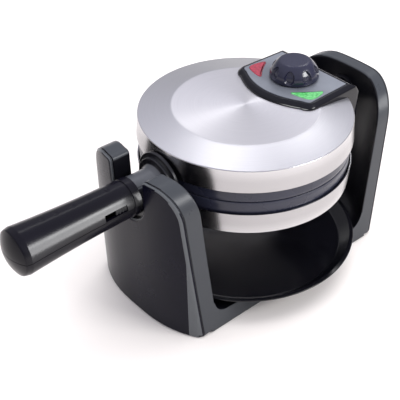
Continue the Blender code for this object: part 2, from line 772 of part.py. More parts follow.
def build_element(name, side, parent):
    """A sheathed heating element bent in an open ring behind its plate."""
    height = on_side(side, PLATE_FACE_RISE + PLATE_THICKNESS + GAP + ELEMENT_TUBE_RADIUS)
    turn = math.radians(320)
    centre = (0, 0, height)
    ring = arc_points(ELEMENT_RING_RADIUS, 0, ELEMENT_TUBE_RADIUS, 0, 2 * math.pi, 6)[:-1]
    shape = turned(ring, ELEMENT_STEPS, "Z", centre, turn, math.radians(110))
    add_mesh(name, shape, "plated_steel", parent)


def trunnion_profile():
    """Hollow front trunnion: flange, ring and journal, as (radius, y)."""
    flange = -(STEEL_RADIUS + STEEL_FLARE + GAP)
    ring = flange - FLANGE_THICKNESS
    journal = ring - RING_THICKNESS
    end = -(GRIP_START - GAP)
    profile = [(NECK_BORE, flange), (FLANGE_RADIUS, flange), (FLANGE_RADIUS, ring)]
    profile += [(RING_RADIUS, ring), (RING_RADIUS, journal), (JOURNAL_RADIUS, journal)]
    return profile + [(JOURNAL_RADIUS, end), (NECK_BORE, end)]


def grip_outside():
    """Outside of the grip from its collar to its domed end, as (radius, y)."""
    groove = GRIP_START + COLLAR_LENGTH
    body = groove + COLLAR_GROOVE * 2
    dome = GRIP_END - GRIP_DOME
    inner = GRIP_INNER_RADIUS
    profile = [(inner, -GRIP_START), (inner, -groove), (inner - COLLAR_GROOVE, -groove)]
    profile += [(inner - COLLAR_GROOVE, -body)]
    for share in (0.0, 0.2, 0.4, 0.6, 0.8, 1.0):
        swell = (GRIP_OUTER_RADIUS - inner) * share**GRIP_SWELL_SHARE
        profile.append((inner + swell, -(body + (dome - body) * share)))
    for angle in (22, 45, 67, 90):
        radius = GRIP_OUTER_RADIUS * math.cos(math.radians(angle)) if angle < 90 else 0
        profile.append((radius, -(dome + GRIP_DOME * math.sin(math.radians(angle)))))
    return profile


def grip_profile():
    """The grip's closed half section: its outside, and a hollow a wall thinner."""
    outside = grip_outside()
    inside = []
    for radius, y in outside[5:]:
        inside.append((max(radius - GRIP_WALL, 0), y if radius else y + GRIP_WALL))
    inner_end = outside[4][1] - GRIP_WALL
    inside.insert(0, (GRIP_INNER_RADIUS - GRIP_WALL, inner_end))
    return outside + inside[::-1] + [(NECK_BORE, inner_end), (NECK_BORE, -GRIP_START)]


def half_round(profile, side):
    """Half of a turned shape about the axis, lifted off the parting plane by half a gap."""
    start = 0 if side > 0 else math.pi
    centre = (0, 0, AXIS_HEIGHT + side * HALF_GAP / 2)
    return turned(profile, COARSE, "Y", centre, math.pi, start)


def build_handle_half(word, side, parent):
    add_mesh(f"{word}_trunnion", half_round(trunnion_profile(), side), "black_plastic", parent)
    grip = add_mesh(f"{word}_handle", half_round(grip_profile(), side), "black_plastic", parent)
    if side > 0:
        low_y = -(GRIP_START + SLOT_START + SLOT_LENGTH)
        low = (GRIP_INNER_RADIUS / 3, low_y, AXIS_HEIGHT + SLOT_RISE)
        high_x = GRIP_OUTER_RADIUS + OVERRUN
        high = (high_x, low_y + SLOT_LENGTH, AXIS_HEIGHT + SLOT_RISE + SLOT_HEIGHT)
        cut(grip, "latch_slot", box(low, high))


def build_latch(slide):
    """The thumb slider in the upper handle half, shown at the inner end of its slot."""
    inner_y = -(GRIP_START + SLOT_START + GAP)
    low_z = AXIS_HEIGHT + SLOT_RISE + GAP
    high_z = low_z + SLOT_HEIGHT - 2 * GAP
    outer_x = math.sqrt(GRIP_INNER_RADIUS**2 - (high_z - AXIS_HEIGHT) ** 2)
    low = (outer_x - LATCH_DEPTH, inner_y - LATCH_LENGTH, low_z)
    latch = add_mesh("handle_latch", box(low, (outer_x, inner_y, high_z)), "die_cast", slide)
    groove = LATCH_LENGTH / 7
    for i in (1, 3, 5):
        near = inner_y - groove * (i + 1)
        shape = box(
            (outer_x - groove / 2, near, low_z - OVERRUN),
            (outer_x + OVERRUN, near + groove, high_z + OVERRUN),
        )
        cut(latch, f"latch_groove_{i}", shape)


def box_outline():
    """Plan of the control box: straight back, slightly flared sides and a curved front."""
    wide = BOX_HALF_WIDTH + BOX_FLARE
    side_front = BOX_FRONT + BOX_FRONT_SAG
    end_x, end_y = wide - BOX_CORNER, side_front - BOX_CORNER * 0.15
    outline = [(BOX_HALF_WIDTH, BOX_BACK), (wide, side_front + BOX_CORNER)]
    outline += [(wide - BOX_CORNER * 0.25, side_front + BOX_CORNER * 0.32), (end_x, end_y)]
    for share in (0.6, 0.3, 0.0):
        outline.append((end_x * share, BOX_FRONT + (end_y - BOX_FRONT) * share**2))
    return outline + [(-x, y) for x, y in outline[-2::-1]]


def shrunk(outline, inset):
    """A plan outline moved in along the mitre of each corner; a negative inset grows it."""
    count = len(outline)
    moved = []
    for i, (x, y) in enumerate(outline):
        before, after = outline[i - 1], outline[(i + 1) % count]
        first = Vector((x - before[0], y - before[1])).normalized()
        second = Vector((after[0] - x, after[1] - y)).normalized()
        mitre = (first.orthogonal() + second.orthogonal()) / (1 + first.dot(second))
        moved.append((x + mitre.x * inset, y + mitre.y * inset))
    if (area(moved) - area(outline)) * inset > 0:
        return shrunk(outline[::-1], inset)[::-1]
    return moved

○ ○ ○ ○

* GOAL *
Write every line of the material above again, exactly.

* RESPONSE TO THE TASK *
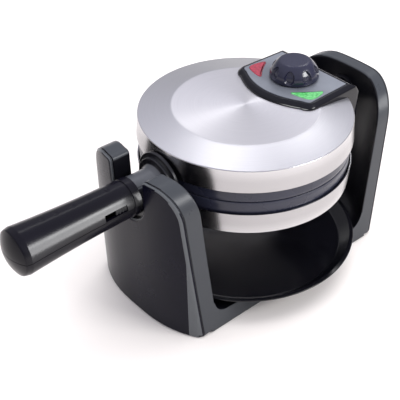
Continue the Blender code for this object: part 2, from line 772 of part.py. More parts follow.
def build_element(name, side, parent):
    """A sheathed heating element bent in an open ring behind its plate."""
    height = on_side(side, PLATE_FACE_RISE + PLATE_THICKNESS + GAP + ELEMENT_TUBE_RADIUS)
    turn = math.radians(320)
    centre = (0, 0, height)
    ring = arc_points(ELEMENT_RING_RADIUS, 0, ELEMENT_TUBE_RADIUS, 0, 2 * math.pi, 6)[:-1]
    shape = turned(ring, ELEMENT_STEPS, "Z", centre, turn, math.radians(110))
    add_mesh(name, shape, "plated_steel", parent)


def trunnion_profile():
    """Hollow front trunnion: flange, ring and journal, as (radius, y)."""
    flange = -(STEEL_RADIUS + STEEL_FLARE + GAP)
    ring = flange - FLANGE_THICKNESS
    journal = ring - RING_THICKNESS
    end = -(GRIP_START - GAP)
    profile = [(NECK_BORE, flange), (FLANGE_RADIUS, flange), (FLANGE_RADIUS, ring)]
    profile += [(RING_RADIUS, ring), (RING_RADIUS, journal), (JOURNAL_RADIUS, journal)]
    return profile + [(JOURNAL_RADIUS, end), (NECK_BORE, end)]


def grip_outside():
    """Outside of the grip from its collar to its domed end, as (radius, y)."""
    groove = GRIP_START + COLLAR_LENGTH
    body = groove + COLLAR_GROOVE * 2
    dome = GRIP_END - GRIP_DOME
    inner = GRIP_INNER_RADIUS
    profile = [(inner, -GRIP_START), (inner, -groove), (inner - COLLAR_GROOVE, -groove)]
    profile += [(inner - COLLAR_GROOVE, -body)]
    for share in (0.0, 0.2, 0.4, 0.6, 0.8, 1.0):
        swell = (GRIP_OUTER_RADIUS - inner) * share**GRIP_SWELL_SHARE
        profile.append((inner + swell, -(body + (dome - body) * share)))
    for angle in (22, 45, 67, 90):
        radius = GRIP_OUTER_RADIUS * math.cos(math.radians(angle)) if angle < 90 else 0
        profile.append((radius, -(dome + GRIP_DOME * math.sin(math.radians(angle)))))
    return profile


def grip_profile():
    """The grip's closed half section: its outside, and a hollow a wall thinner."""
    outside = grip_outside()
    inside = []
    for radius, y in outside[5:]:
        inside.append((max(radius - GRIP_WALL, 0), y if radius else y + GRIP_WALL))
    inner_end = outside[4][1] - GRIP_WALL
    inside.insert(0, (GRIP_INNER_RADIUS - GRIP_WALL, inner_end))
    return outside + inside[::-1] + [(NECK_BORE, inner_end), (NECK_BORE, -GRIP_START)]


def half_round(profile, side):
    """Half of a turned shape about the axis, lifted off the parting plane by half a gap."""
    start = 0 if side > 0 else math.pi
    centre = (0, 0, AXIS_HEIGHT + side * HALF_GAP / 2)
    return turned(profile, COARSE, "Y", centre, math.pi, start)


def build_handle_half(word, side, parent):
    add_mesh(f"{word}_trunnion", half_round(trunnion_profile(), side), "black_plastic", parent)
    grip = add_mesh(f"{word}_handle", half_round(grip_profile(), side), "black_plastic", parent)
    if side > 0:
        low_y = -(GRIP_START + SLOT_START + SLOT_LENGTH)
        low = (GRIP_INNER_RADIUS / 3, low_y, AXIS_HEIGHT + SLOT_RISE)
        high_x = GRIP_OUTER_RADIUS + OVERRUN
        high = (high_x, low_y + SLOT_LENGTH, AXIS_HEIGHT + SLOT_RISE + SLOT_HEIGHT)
        cut(grip, "latch_slot", box(low, high))


def build_latch(slide):
    """The thumb slider in the upper handle half, shown at the inner end of its slot."""
    inner_y = -(GRIP_START + SLOT_START + GAP)
    low_z = AXIS_HEIGHT + SLOT_RISE + GAP
    high_z = low_z + SLOT_HEIGHT - 2 * GAP
    outer_x = math.sqrt(GRIP_INNER_RADIUS**2 - (high_z - AXIS_HEIGHT) ** 2)
    low = (outer_x - LATCH_DEPTH, inner_y - LATCH_LENGTH, low_z)
    latch = add_mesh("handle_latch", box(low, (outer_x, inner_y, high_z)), "die_cast", slide)
    groove = LATCH_LENGTH / 7
    for i in (1, 3, 5):
        near = inner_y - groove * (i + 1)
        shape = box(
            (outer_x - groove / 2, near, low_z - OVERRUN),
            (outer_x + OVERRUN, near + groove, high_z + OVERRUN),
        )
        cut(latch, f"latch_groove_{i}", shape)


def box_outline():
    """Plan of the control box: straight back, slightly flared sides and a curved front."""
    wide = BOX_HALF_WIDTH + BOX_FLARE
    side_front = BOX_FRONT + BOX_FRONT_SAG
    end_x, end_y = wide - BOX_CORNER, side_front - BOX_CORNER * 0.15
    outline = [(BOX_HALF_WIDTH, BOX_BACK), (wide, side_front + BOX_CORNER)]
    outline += [(wide - BOX_CORNER * 0.25, side_front + BOX_CORNER * 0.32), (end_x, end_y)]
    for share in (0.6, 0.3, 0.0):
        outline.append((end_x * share, BOX_FRONT + (end_y - BOX_FRONT) * share**2))
    return outline + [(-x, y) for x, y in outline[-2::-1]]


def shrunk(outline, inset):
    """A plan outline moved in along the mitre of each corner; a negative inset grows it."""
    count = len(outline)
    moved = []
    for i, (x, y) in enumerate(outline):
        before, after = outline[i - 1], outline[(i + 1) % count]
        first = Vector((x - before[0], y - before[1])).normalized()
        second = Vector((after[0] - x, after[1] - y)).normalized()
        mitre = (first.orthogonal() + second.orthogonal()) / (1 + first.dot(second))
        moved.append((x + mitre.x * inset, y + mitre.y * inset))
    if (area(moved) - area(outline)) * inset > 0:
        return shrunk(outline[::-1], inset)[::-1]
    return moved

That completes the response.